Migrating a Large Angular Application to Standalone

Introduction

Recently, I shared my experience migrating a large Angular application to standalone components in a Twitter thread. This sparked a lot of interest, so I expanded it into a more detailed guide. Migrating a complex Angular application to use standalone building blocks is a significant endeavor, and, in my experience, is not to be approached lightly. However, on the other hand, it is also beneficial to the project's code quality and the mental health of the developers involved (this is only half a joke).

In this article, I’ll provide a deeper dive into the process, including the steps I undertook, the challenges I encountered, and the solutions I implemented.

Application Overview

Let's start by first examining the application that I migrated:

• Angular Version: 17 (must be Angular 15.2.0 or later).
• Application domain: HR management system which incorporates lots of features like attendance tracking, leave management, hiring, integrations with external services like Microsoft Teams and Calendar and so on.
• Structure: Over 1,000 interconnected components, directives, and pipes, 500+ NgModule-s.
• Dependencies: Numerous external libraries and packages

I could talk a lot about the different complexities of this application. however, I think it will be easier to just show an excerpt from the package.json file:

"dependencies": {
    "@angular/animations": "^17.3.11",
    "@angular/cdk": "^16.2.14",
    "@angular/common": "^17.3.11",
    "@angular/compiler": "^17.3.11",
    "@angular/core": "^17.3.11",
    "@angular/forms": "^17.3.11",
    "@angular/localize": "^17.3.11",
    "@angular/material": "^16.2.0",
    "@angular/platform-browser": "^17.3.11",
    "@angular/platform-browser-dynamic": "^17.3.11",
    "@angular/platform-server": "^17.3.11",
    "@angular/router": "^17.3.11",
    "@angular/service-worker": "^17.3.11",
    "@auth0/angular-jwt": "^5.0.2",
    "@azure/msal-angular": "^3.0.8",
    "@azure/msal-browser": "^3.5.0",
    "@babel/polyfill": "^7.12.1",
    "@ckeditor/ckeditor5-angular": "^8.0.0",
    "@kolkov/angular-editor": "^2.0.0",
    "@microsoft/applicationinsights-web": "^2.6.5",
    "@microsoft/signalr": "^8.0.0",
    "@ng-select/ng-select": "^12.0.7",
    "@ngx-translate/core": "^14.0.0",
    "@ngx-translate/http-loader": "^7.0.0",
    "@raiser/raiser-integration": "17.0.0-rc.1",
    "@swimlane/ngx-charts": "20.5.0",
    "@swimlane/ngx-datatable": "^20.1.0",
    "ajv": "^8.12.0",
    "angular-cropperjs": "^14.0.1",
    "bootstrap": "^4.0.0",
    "chart.js": "^4.4.0",
    "chartjs-plugin-stacked100": "^1.5.3",
    "chartjs-plugin-zoom": "^2.0.1",
    "ckeditor5": "^42.0.2",
    "core-js": "^3.16.2",
    "cropperjs": "^1.6.1",
    "d3": "^7.0.0",
    "dayjs": "^1.11.11",
    "file-saver": "2.0.5",
    "font-awesome-scss": "^1.0.0",
    "hammerjs": "^2.0.8",
    "jsplumb": "^2.15.6",
    "ng-click-outside2": "^15.0.1",
    "ng2-file-upload": "^5.0.0",
    "ngx-bar-rating": "^7.0.1",
    "ngx-clipboard": "^16.0.0",
    "ngx-color-picker": "^14.0.0",
    "ngx-drag-scroll": "^17.0.1",
    "ngx-ellipsis": "^4.1.3",
    "ngx-image-cropper": "^1.3.8",
    "ngx-infinite-scroll": "^17.0.1",
    "ngx-mask": "^15.2.1",
    "ngx-scrollbar": "^13.0.3",
    "ngx-ui-switch": "^14.1.0",
    "powerbi-client-angular": "^3.0.5",
    "primeicons": "^7.0.0",
    "primeng": "^17.18.0",
    "rxjs": "^7.4.0",
    "tslib": "^2.3.1",
    "zone.js": "^0.14.7"
  },

Yes, you are seeing it right: this project has 59 (!) dependencies. And all of them are used in lots of the components of the app.
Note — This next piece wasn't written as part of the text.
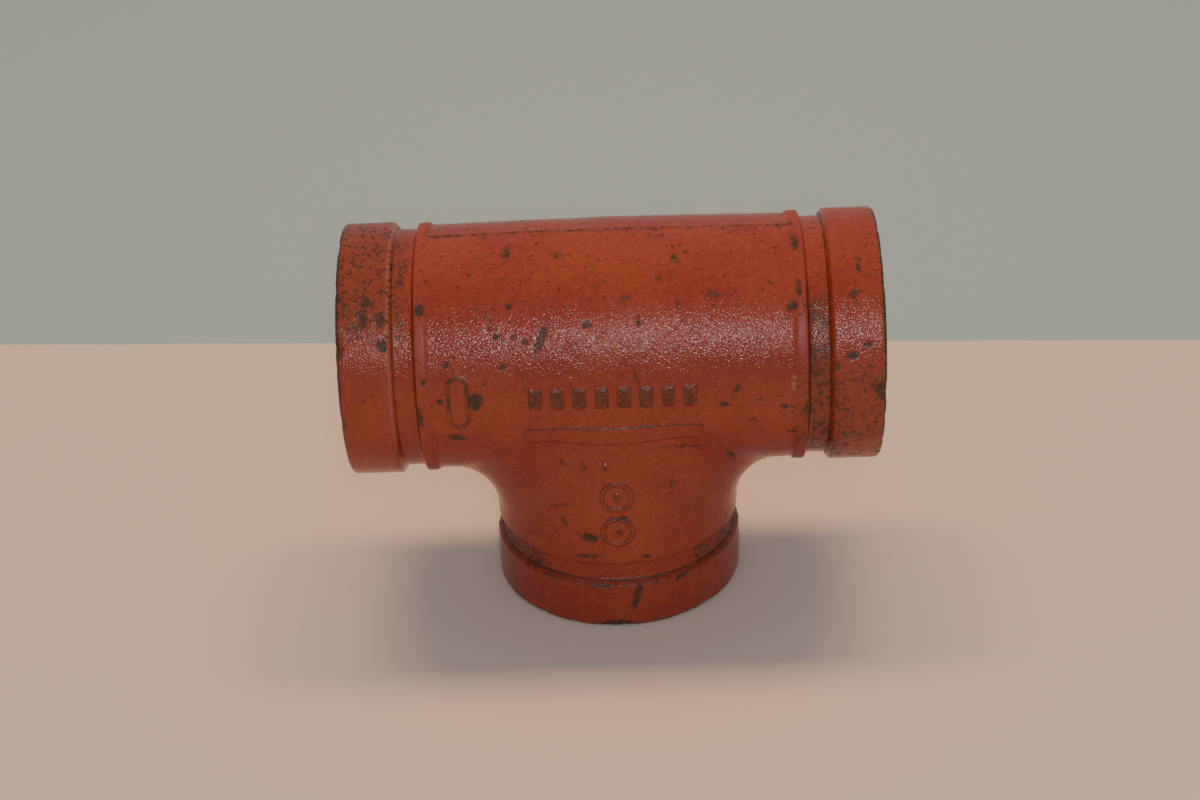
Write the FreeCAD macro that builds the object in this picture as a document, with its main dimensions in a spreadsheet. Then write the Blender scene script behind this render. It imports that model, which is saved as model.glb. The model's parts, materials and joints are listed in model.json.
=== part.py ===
"""A grooved-end pipe tee for nominal 2 1/2 inch pipe, cast in one piece.

The tee is one hollow iron casting with three equal grooved ends. The run lies along X and the branch
points down along -Z. The origin is the centre of the branch's end face, on which the tee stands.
Each end has a lip, which a coupling's gasket seals on, a groove, which the coupling's keys hold, and a
raised shoulder behind the groove. Lengths are in millimetres.
"""

import FreeCAD, Part
import math
import os
import re

import Sketcher

DIMENSIONS = [
    # alias, value, meaning
    ("centre_to_end", 76.2, "centre of the tee to each end face"),
    ("lip_radius", 36.5, "outside of the lip, which is the pipe's own size"),
    ("rim_chamfer", 0.8, "chamfer on the outer edge of each end face"),
    ("lip_width", 14.3, "end face to the lip's inner corner"),
    ("seat_length", 15.7, "end face to the start of the groove's floor"),
    ("floor_end", 21.0, "end face to the end of the groove's floor"),
    ("groove_radius", 34.35, "floor of the groove"),
    ("shoulder_start", 21.75, "end face to the shoulder"),
    ("shoulder_width", 2.3, "width of the shoulder's crest"),
    ("shoulder_slope", 2.0, "run-out from the shoulder to the body"),
    ("shoulder_radius", 36.1, "crest of the shoulder"),
    ("body_radius", 35.4, "body of the run beside the shoulders"),
    ("crown_rise", 0.6, "swell of the run's body at the middle"),
    ("branch_radius", 35.3, "body of the branch"),
    ("crotch_radius", 17.0, "outside fillet where the branch meets the run"),
    ("bore_radius", 30.2, "waterway at the two ends of the run"),
    ("branch_bore_radius", 29.8, "waterway at the end of the branch"),
    ("core_rise", 0.6, "how much wider each waterway is at the middle of the tee"),
    ("inner_crotch_radius", 20.0, "inside edge where the waterways meet"),
    ("mouth_chamfer", 1.0, "chamfer on the inner edge of each end face"),
    ("edge_round", 0.45, "rounding of the lip, groove and shoulder edges"),
    ("mark_height", 0.45, "how far the cast marks stand out of the body"),
    ("mark_root", 31.0, "distance from the centre plane to the marks' roots, inside the wall"),
    ("mark_reach", 8.0, "length of the marks before they are trimmed"),
    ("block_width", 3.6, "width of one block in the row of blocks"),
    ("block_height", 6.0, "height of the blocks"),
    ("block_pitch", 6.2, "distance between blocks"),
    ("block_row", 77.2, "height of the row of blocks"),
    ("bar_length", 50.0, "length of the plain bar under the blocks"),
    ("bar_height", 5.2, "height of the plain bar"),
    ("bar_row", 64.8, "height of the plain bar's centre"),
    ("stud_radius", 1.1, "small round marks"),
    ("stud_pitch", 6.0, "distance between the small round marks"),
    ("stud_row", 54.6, "height of the small round marks"),
    ("ring_outer", 4.8, "outside of the cast rings"),
    ("ring_inner", 3.7, "inside of the cast rings"),
    ("ring_dot", 1.4, "dot inside the cast rings"),
    ("upper_ring_row", 44.6, "height of the upper ring"),
    ("lower_ring_row", 32.8, "height of the lower ring"),
    ("oval_place", 43.2, "distance of the oval mark from the branch's axis"),
    ("oval_row", 76.6, "height of the oval mark's centre"),
    ("oval_rise", 5.0, "half the length of the oval mark's straight sides"),
    ("oval_outer", 3.1, "outside radius of the oval mark's ends"),
    ("oval_inner", 2.2, "inside radius of the oval mark's ends"),
]
BLOCKS = 8
STUDS = 3
NODE = "tee_casting"
SAME_PLACE = 0.02
CORNERS = ((-1, -1), (1, -1), (1, 1), (-1, 1))
BODY_START = "(shoulder_start + shoulder_width + shoulder_slope)"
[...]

So, naturally, I was scared to start the migration process. But, anyway, we did it, although, with some initial preparations.

Before Migrating

First, before we started, we performed three crucial steps:

1. Run an initial test migration to see if it actually works. We rolled it back next and realized this is achievable.
2. Inform the team that such a migration is being done and it might take up to several days. Instruct other devs to use standalone components when they author new ones during the development of their tasks.
3. Update the branch to the latest version and search for all the NgModule instances in the project. This is not a very important step, however, it gave us idea of how much the schematic helped subsequently.

After doing this, we began the migration.

Initial Migration Steps

The migration began with the execution of Angular's official schematic, as detailed in the Angular documentation.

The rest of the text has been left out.